Iowa Telecommunications Services, Inc. (NYSE: IWA) today announced its
Board of Directors has declared the final interim dividend on Iowa
Telecommunications common stock in anticipation of the closing of the
previously-announced merger with Windstream Corporation. The dividend
is contingent upon the closing of the merger.
The Board declared a dividend of $0.0022418 per share of common stock,
per day, from and including April 1, 2010 (the first day of the current
fiscal quarter), until and including the closing date of the merger, in
accordance with the terms of the merger agreement and provided that the
closing date is prior to July 1, 2010. The merger is currently expected
to close on June 1, 2010, assuming satisfaction or waiver of all of the
conditions to the merger. If the merger is completed on June 1, 2010,
the final dividend will be $0.1389890 per share.
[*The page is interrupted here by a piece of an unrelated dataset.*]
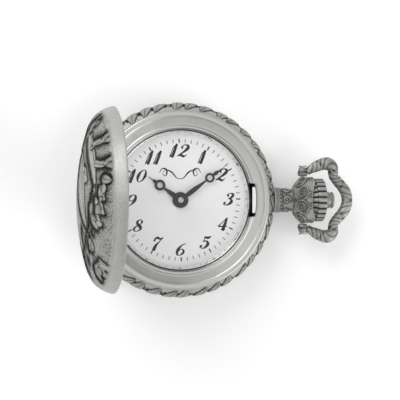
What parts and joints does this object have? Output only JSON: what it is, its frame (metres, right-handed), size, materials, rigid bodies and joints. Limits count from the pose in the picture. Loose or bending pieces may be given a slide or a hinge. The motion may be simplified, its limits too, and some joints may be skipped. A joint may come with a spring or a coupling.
{
  "type": "hunter pocket watch",
  "caption": "Small hunter pocket watch with a domed relief lid sprung open on a side hinge, white dial, fluted crown with push button and a lobed bow on the pendant.",
  "frame": {"origin": "centre of the flat of the back cover, on which the watch lies", "axes": "+Z out of the dial, +Y to 12 o'clock, +X out along the pendant, crown and bow; the lid's hinge is at -X"},
  "size_m": [0.0545, 0.036, 0.0432],
  "materials": {
    "antique_pewter": "antique, satin with dark recesses",
    "satin_pewter": "satin",
    "polished_steel": "polished",
    "steel": "fine brushed",
    "spring_steel": "blued grey",
    "glass": "clear",
    "dial_white": "matt enamel",
    "hand_black": "gloss",
    "brass": "brushed",
    "nickel": "matt nickel",
    "copper_wire": "lacquered wire",
    "black_rubber": "matt",
    "white_plastic": "matt",
    "green_board": "lacquered",
    "black_resin": "gloss",
    "cell_can": "bright"
  },
  "bodies": {
    "case": {"case_band": "antique_pewter", "bezel_ring": "satin_pewter", "back_cover": "antique_pewter", "back_gasket": "black_rubber", "hinge_pin": "steel", "lift_spring": "spring_steel", "lock_spring": "spring_steel", "case_spring_screws": "steel", "inner_ring": "polished_steel", "crystal": "glass", "crystal_gasket": "black_rubber", "dial": "dial_white", "pendant_neck": "antique_pewter", "pendant_cup": "antique_pewter", "crown_gasket": "black_rubber", "bow_screws": "steel", "movement_holder": "white_plastic", "main_plate": "nickel", "train_bridge": "nickel", "bridge_screws": "steel", "stator": "steel", "coil_core": "steel", "coil_winding": "copper_wire", "stator_screws": "steel", "circuit_board": "green_board", "quartz_can": "cell_can", "circuit_chip": "black_resin", "board_screw": "steel", "board_spacer": "white_plastic", "battery_cell": "cell_can", "battery_strap": "steel", "battery_contact": "brass", "dial_washer": "brass", "minute_post": "steel", "setting_post": "steel"},
    "lid": {"front_lid": "antique_pewter"},
    "bow_loop": {"bow": "antique_pewter"},
    "catch_piece": {"catch": "polished_steel"},
    "lever": {"setting_lever": "steel"},
    "crown_stem": {"crown": "antique_pewter", "crown_sleeve": "steel", "setting_stem": "steel", "button_spring": "spring_steel"},
    "button": {"push_button": "satin_pewter"},
    "clutch": {"sliding_pinion": "steel"},
    "yoke_arm": {"yoke": "steel"},
    "minute": {"centre_wheel": "brass", "cannon_pinion": "steel", "minute_hand": "hand_black"},
    "hour": {"hour_wheel": "brass", "hour_hand": "hand_black"},
    "motion": {"minute_wheel": "brass", "minute_pinion": "steel"},
    "setting": {"setting_wheel": "steel"},
    "third": {"third_wheel": "brass", "third_pinion": "steel"},
    "fifth": {"fifth_wheel": "brass", "fifth_pinion": "steel"},
    "rotor": {"rotor_pinion": "steel", "rotor_magnet": "steel"}
  },
  "joints": [
    {"name": "lid_hinge", "type": "hinge", "parent": "case", "child": "lid", "pos_m": [-0.0166, 0, 0.0103], "axis": [0, -1, 0], "range_deg": [-88, 0], "stiffness_Nm_per_rad": 0.0012, "springref_deg": 17.19},
    {"name": "bow_swing", "type": "hinge", "parent": "case", "child": "bow_loop", "pos_m": [0.0239, 0, 0.0054], "axis": [0, -1, 0], "range_deg": [-30, 95]},
    {"name": "crown_pull", "type": "slide", "parent": "case", "child": "lever", "axis": [1, 0, 0], "range_m": [0, 0.0008]},
    {"name": "crown_turn", "type": "hinge", "parent": "lever", "child": "crown_stem", "pos_m": [0.02475, 0, 0.0054], "axis": [1, 0, 0], "continuous": true},
    {"name": "button_press", "type": "slide", "parent": "crown_stem", "child": "button", "axis": [-1, 0, 0], "range_m": [0, 0.0006], "stiffness_N_per_m": 150, "springref_m": -0.0001},
    {"name": "catch_slide", "type": "slide", "parent": "case", "child": "catch_piece", "axis": [-1, 0, 0], "range_m": [0, 0.0003]},
    {"name": "clutch_slide", "type": "slide", "parent": "crown_stem", "child": "clutch", "axis": [-1, 0, 0], "range_m": [0, 0.0013]},
    {"name": "yoke_swing", "type": "hinge", "parent": "case", "child": "yoke_arm", "pos_m": [0.00812, 0.0032, 0.0058], "axis": [0, 0, -1], "range_deg": [0, 12]},
    {"name": "minute_turn", "type": "hinge", "parent": "case", "child": "minute", "pos_m": [0, 0, 0.008], "axis": [0, 0, -1], "continuous": true},
    {"name": "hour_turn", "type": "hinge", "parent": "case", "child": "hour", "pos_m": [0, 0, 0.0077], "axis": [0, 0, -1], "continuous": true},
    {"name": "minute_wheel_turn", "type": "hinge", "parent": "case", "child": "motion", "pos_m": [0.00271, 0.00099, 0.0062], "axis": [0, 0, -1], "continuous": true},
    {"name": "setting_wheel_turn", "type": "hinge", "parent": "case", "child": "setting", "pos_m": [0.00564, -0.00008, 0.0062], "axis": [0, 0, -1], "continuous": true},
    {"name": "third_wheel_turn", "type": "hinge", "parent": "case", "child": "third", "pos_m": [-0.00316, -0.00115, 0.0038], "axis": [0, 0, -1], "continuous": true},
    {"name": "fifth_wheel_turn", "type": "hinge", "parent": "case", "child": "fifth", "pos_m": [-0.00414, -0.00386, 0.0033], "axis": [0, 0, -1], "continuous": true},
    {"name": "rotor_turn", "type": "hinge", "parent": "case", "child": "rotor", "pos_m": [-0.00349, -0.00566, 0.004], "axis": [0, 0, -1], "continuous": true}
  ],
  "couplings": [
    {"joint": "hour_turn", "follows": "minute_turn", "ratio": 0.083333},
    {"joint": "minute_wheel_turn", "follows": "minute_turn", "ratio": -0.33333},
    {"joint": "setting_wheel_turn", "follows": "minute_turn", "ratio": 0.75},
    {"joint": "third_wheel_turn", "follows": "minute_turn", "ratio": -6},
    {"joint": "fifth_wheel_turn", "follows": "minute_turn", "ratio": 30},
    {"joint": "rotor_turn", "follows": "minute_turn", "ratio": -90},
    {"joint": "catch_slide", "follows": "button_press", "ratio": 0.5},
    {"joint": "clutch_slide", "follows": "crown_pull", "ratio": 1.625},
    {"joint": "yoke_swing", "follows": "crown_pull", "rad_per_m": 246.53}
  ]
}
The final dividend will be payable as soon as practicable after the
closing date to shareholders of record as of the close of business on
the last business day immediately preceding the closing date of the
merger.
The company issued a press release relating to the dividend on May 18,
2010. The full text of the press release is set forth in Exhibit 99.1
hereto.
Iowa Telecommunications Services, Inc. (d/b/a Iowa Telecom) is a
telecommunications service provider that offers local telephone, long
distance, Internet, broadband and network access services to business
and residential customers. Today, the company serves over 450 Iowa
communities and 16 Minnesota communities and employs nearly 800 people.
The company’s headquarters are in Newton, Iowa. The Company trades on
the New York Stock Exchange under the symbol IWA. For further
information regarding Iowa Telecom, please go to www.iowatelecom.com and
select “Investor Relations.” The Iowa Telecom logo is a registered
trademark of Iowa Telecommunications Services, Inc. in the United States.
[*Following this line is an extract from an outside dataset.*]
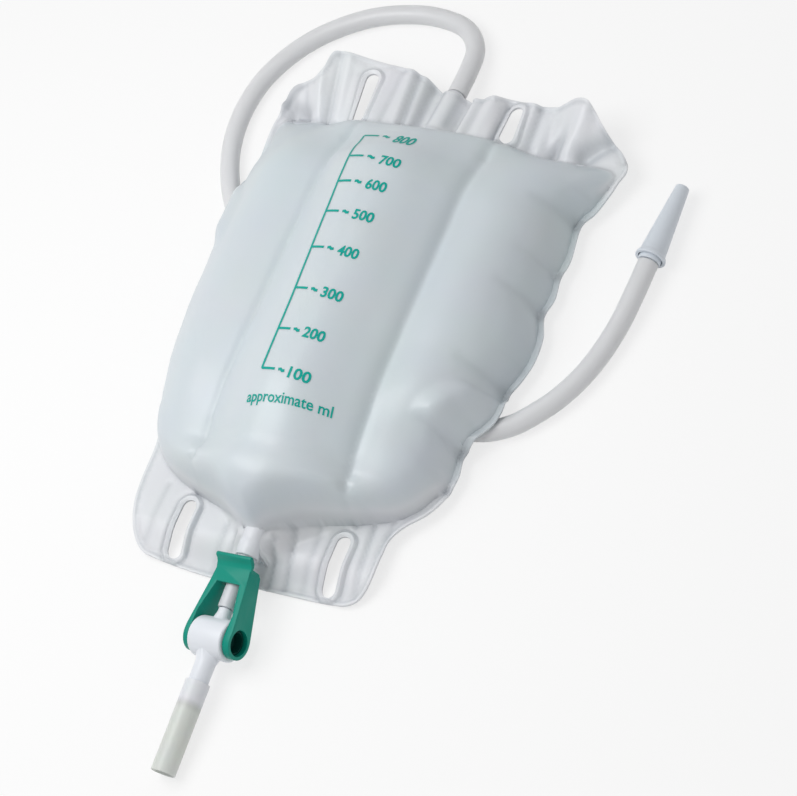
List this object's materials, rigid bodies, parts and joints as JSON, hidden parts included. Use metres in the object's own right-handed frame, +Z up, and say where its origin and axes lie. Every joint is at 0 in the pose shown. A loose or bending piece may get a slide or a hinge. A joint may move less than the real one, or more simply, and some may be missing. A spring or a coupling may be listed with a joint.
{
  "type": "urine drainage leg bag",
  "caption": "Part-filled chambered film drainage bag lying on its back, with a volume scale, strap slots, an inlet tube with a capped connector and a lever drain valve.",
  "frame": {"origin": "middle of the footprint of the bag and its drain valve, on the surface they lie on", "axes": "+X across the bag to its right, +Y from the drain valve towards the inlet, +Z up from the surface"},
  "size_m": [0.1894, 0.3105, 0.0436],
  "materials": {
    "frosted_film": "translucent frosted film",
    "white_plastic": "smooth moulded",
    "green_plastic": "satin moulded",
    "frosted_tube": "translucent soft tube",
    "seal_rubber": "matt"
  },
  "bodies": {
    "bag_set": {"bag": "frosted_film", "inlet_port": "white_plastic", "outlet_port": "white_plastic", "valve_body": "white_plastic", "outlet_sleeve": "frosted_tube", "inlet_tube": "frosted_tube", "connector": "white_plastic"},
    "lever_set": {"lever": "green_plastic", "valve_core": "green_plastic", "core_seal_left": "seal_rubber", "core_seal_right": "seal_rubber"},
    "cap": {"connector_cap": "white_plastic"}
  },
  "joints": [
    {"name": "lever_hinge", "type": "hinge", "parent": "bag_set", "child": "lever_set", "pos_m": [-0.0027, -0.09087, 0.0089], "axis": [0.9877, -0.0144, 0.1558], "range_deg": [0, 90]},
    {"name": "cap_slide", "type": "slide", "parent": "bag_set", "child": "cap", "axis": [0.0565, 0.9984, 0], "range_m": [0, 0.032]}
  ]
}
This current report may contain forward-looking statements that are not
based on historical fact, including without limitation statements
containing the words “believes,” “may,” “plans,” “will,” “estimate,”
“continue,” “anticipates,” “intends,” “expects,” and similar
expressions. Such forward-looking statements involve known and unknown
risks, uncertainties and other factors that may cause actual results,
events or developments to be materially different from future results,
events or developments described in the forward-looking statements. Such
factors include those risks described in the press release and in Iowa
Telecom’s Form 10-K on file with the SEC. These factors should be
considered carefully and readers are cautioned not to place undue
reliance on such forward-looking statements. All information is current
as of the date the press release is issued, and Iowa Telecom undertakes
no duty to update this information.
Item
9.01 Financial Statements and Exhibits.
(d)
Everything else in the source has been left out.